The civil liability of a company shall be without prejudice to that of its subsidiaries or any direct or indirect business partners in its chain of activities.

Next steps

The CS3D entered into force, last week on June 13th, 20 days after publication in the Official Journal of the European Union. Now the Member States will have two years to transpose it into national law.

Based on the size, turnover, and location of a company the Directive sets varying compliance deadlines:

  • 2027: a three-year deadline from entry into force to the largest companies with over 5000 employees and a net worldwide turnover exceeding EUR 1500 million, as well as non-EU companies with a Union turnover above EUR 1500 million.
  • 2028: a four-year deadline to slightly smaller companies with over 3000 employees and a net worldwide turnover above EUR 900 million, along with non-EU companies with a Union turnover over EUR 900 million.
  • 2029: a five-year deadline for all other companies under the Directive, over 1000 employees and net worldwide or EU turnover of above EUR 450 million.

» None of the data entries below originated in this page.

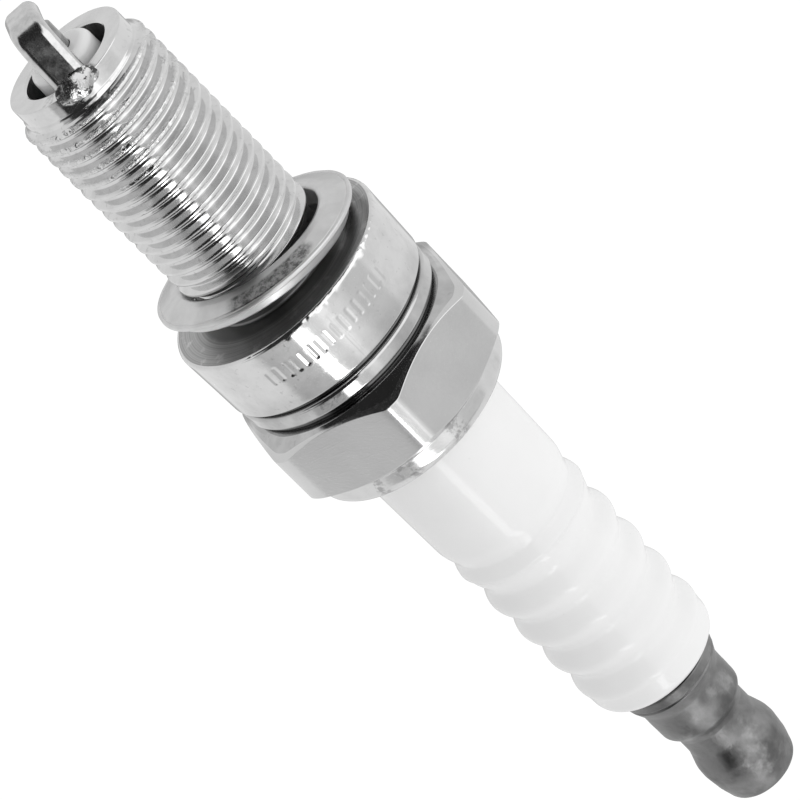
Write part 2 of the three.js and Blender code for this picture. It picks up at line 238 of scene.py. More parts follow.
def make_piece(name, blocks, finishes, closed=False):
    """A mesh object from blocks of rings, welded where points meet.

    Each block is (rings, finish number). Blocks may differ in their number of columns by a
    whole factor, and the strip between two such blocks is made of many-sided faces.
    """
    places, faces, face_finish = [], [], []
    ring_list = []
    for block, finish in blocks:
        for ring in block:
            ring_list.append((len(places), len(ring) - 1, finish))
            places.extend(ring)
    pairs = list(zip(ring_list, ring_list[1:]))
    if closed:
        pairs.append((ring_list[-1], ring_list[0]))
    for (low, low_n, _), (high, high_n, finish) in pairs:
        count = min(low_n, high_n)
        low_step, high_step = low_n // count, high_n // count
        for j in range(count):
            bottom = [low + j * low_step + k for k in range(low_step + 1)]
            top = [high + j * high_step + k for k in range(high_step + 1)]
            faces.append(bottom + top[::-1])
            face_finish.append(finish)
    places = np.array(places, float)
    keys = np.round(places * 1e5).astype(np.int64)
    _, first, inverse = np.unique(keys, axis=0, return_index=True, return_inverse=True)
    inverse = inverse.ravel()
    kept, kept_finish = [], []
    for face, finish in zip(faces, face_finish):
        welded = [int(inverse[v]) for v in face]
        slim = [v for k, v in enumerate(welded) if v != welded[k - 1]]
        if len(slim) > 2:
            kept.append(slim)
            kept_finish.append(finish)
    mesh = bpy.data.meshes.new(name)
    mesh.from_pydata((places[first] * MM).tolist(), [], kept)
    for finish in finishes:
        mesh.materials.append(finish)
    mesh.polygons.foreach_set("material_index", np.array(kept_finish, np.int32))
    mesh.validate()
    smooth_by_area(mesh)
    return linked(name, mesh)


def linked(name, data):
    """An object in the scene, made of a mesh, a lamp or a camera."""
    made = bpy.data.objects.new(name, data)
    bpy.context.scene.collection.objects.link(made)
    return made


def smooth_by_area(mesh):
    """Smooth shading with normals weighted by area, so flats stay flat beside fillets."""
    mesh.polygons.foreach_set("use_smooth", np.ones(len(mesh.polygons), bool))
    mesh.update()
    normals = np.empty(len(mesh.polygons) * 3)
    areas = np.empty(len(mesh.polygons))
    sides = np.empty(len(mesh.polygons), np.int32)
    corners = np.empty(len(mesh.loops), np.int32)
    mesh.polygons.foreach_get("normal", normals)
    mesh.polygons.foreach_get("area", areas)
    mesh.polygons.foreach_get("loop_total", sides)
    mesh.loops.foreach_get("vertex_index", corners)
    weighted = normals.reshape(-1, 3) * areas[:, None]
    total = np.zeros((len(mesh.vertices), 3))
    np.add.at(total, corners, np.repeat(weighted, sides, axis=0))
    total /= np.maximum(np.linalg.norm(total, axis=1, keepdims=True), 1e-20)
    mesh.normals_split_custom_set_from_vertices(total.tolist())


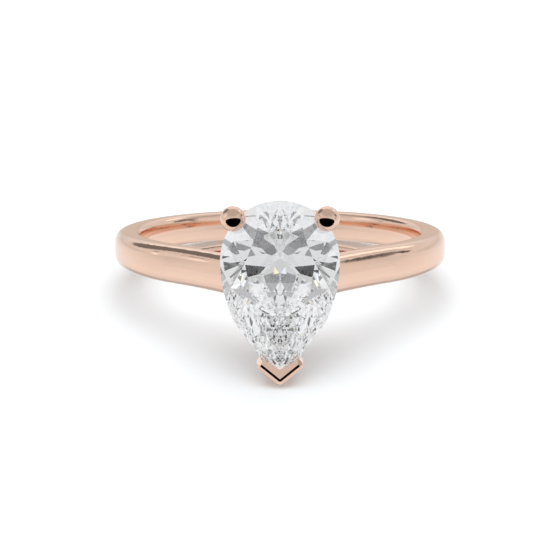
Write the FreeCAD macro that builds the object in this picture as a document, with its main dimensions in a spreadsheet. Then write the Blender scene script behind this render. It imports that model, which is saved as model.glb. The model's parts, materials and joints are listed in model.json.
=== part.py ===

It is clear that the CS3D represents a significant step towards integrating sustainability and corporate responsibility into business operations. It mandates companies, including those outside the EU, to address negative environmental and human rights impacts from their activities and business partners. This historic shift in the ESG regulatory landscape will lead to a more sustainable economy and better protection of human and environmental rights. Companies should therefore begin planning to assess and adapt their processes to comply with these new obligations.